After a series of school choice victories across the nation, the Louisiana Supreme Court issued a disappointing ruling this Tuesday when it upheld a lower court’s ruling invalidating the state’s school voucher program.
With a 6-1 vote, the higher court declared the funding mechanism for Governor Bobby Jindal’s (R) 2012 private school tuition voucher program violated the Louisiana constitution on grounds that the funds used were earmarked for public education only. The ruling jeopardizes the educational opportunity of the 5,000 children who currently receive vouchers to attend a private school of choice.
Thanks to the vouchers, thousands of children from low-income to middle-income families across Louisiana were able to receive scholarships to allow them to leave underperforming public schools, providing a lifeline for families seeking brighter educational opportunities. As the Friedman Foundation for Educational Choice notes:
Nearly 5,000 children are currently using the state’s voucher program to attend a parochial or private school. Some 8,000 students recently were approved by the state to receive vouchers in the 2013–2014 school year. It was unclear if these children would be forced to return to public school in the fall, as the Louisiana Supreme Court ruled, the program violated the state’s funding formula and constitution.

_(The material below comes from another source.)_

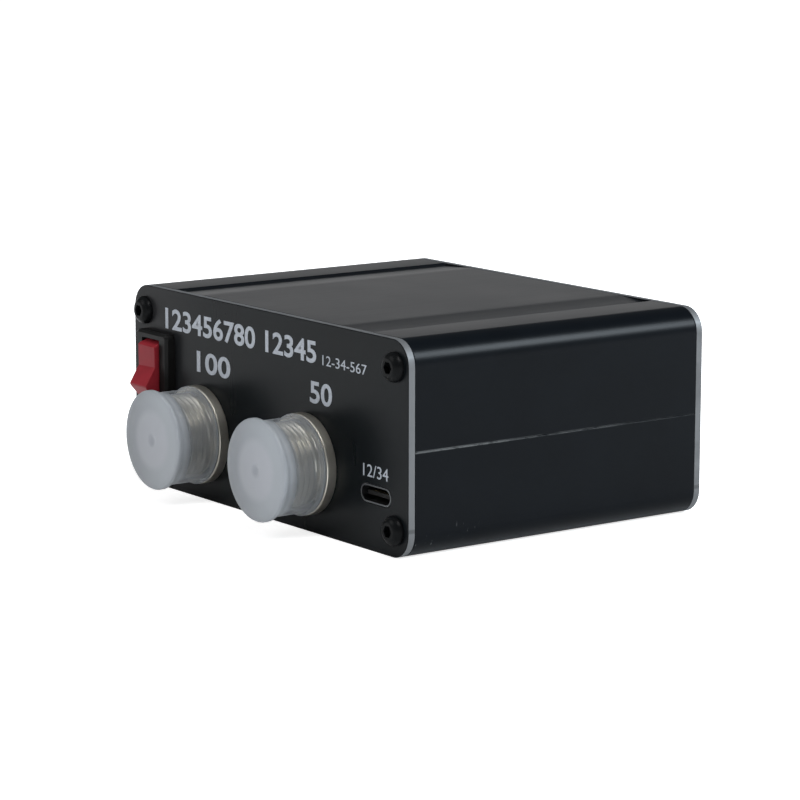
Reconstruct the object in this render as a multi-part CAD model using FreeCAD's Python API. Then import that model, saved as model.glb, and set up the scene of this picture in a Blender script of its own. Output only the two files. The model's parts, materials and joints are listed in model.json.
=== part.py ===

In 2011, a Black Alliance for Education Opportunities (BAEO) survey showed that 93 percent of New Orleans parents were satisfied with the city’s voucher program (which Jindal expanded statewide the following year). And in 2012, nearly 10,400 parents applied to receive the scholarship for their children once the vouchers were expanded. The hundreds of parents who fought for the program’s creation also waited on the steps of the Louisiana Supreme Court this week, hoping for a favorable ruling. Student success stories detailed by the Louisiana Federation for Children explain why:
[The bullying] started affecting her grades a lot. She didn’t even want to go to school, and Abel would always try to take up for his sister and would get into trouble. [At their new school], Lauren’s happy. There’s no bullying. There’s no fighting. It’s made all three of them happy to be where they’re at. I see them going to college— they’re already talking about it, and it’s something they didn’t do before. I see a good future for them.
Tuesday’s ruling by the Louisiana Supreme Court clouds success stories like these. However, there is a ray of hope. Despite the ruling, state leaders still have room to expand the tuition tax credit program, launched in 2012, and continue their strong school choice record.
Jindal, who is expected to appeal the court’s decision, issued the following statement:
We are committed to making sure this program continues and we will fund it through the budget. The bottom line is that our kids only get one chance to grow up and we are committed to making sure choice is alive and families can send their children to the school of their choice.
Louisiana has been a leader in school choice, and should continue to strive to provide educational options for all children throughout the state. Across the nation, states are siding with choice. Courts in Indiana and Colorado recently upheld their voucher options as constitutional. Last month Alabama started its first tax credit school choice program. Proposals to create school choice options in Texas are pending. North Carolina is considering an expansion of their school choice programs, and Arizona is still leading the way in innovative options through customized education savings accounts.
In the words of Heritage’s Lindsey Burke:
School choice provides hope. It provides hope in the form of Rocketship Academy, a hybrid online learning charter school network. It provides hope in the form of Empowerment Scholarship Accounts, the pioneering Arizona initiative that allows parents to customize their child’s educational experience with control over education funding.
The fight for Louisiana’s voucher option will continue. As more and more parents across the nation become empowered with educational options, states should ensure as many choice options as possible are on the table for families: vouchers, tuition tax credits, online learning, charter schools, homeschooling, and education savings accounts.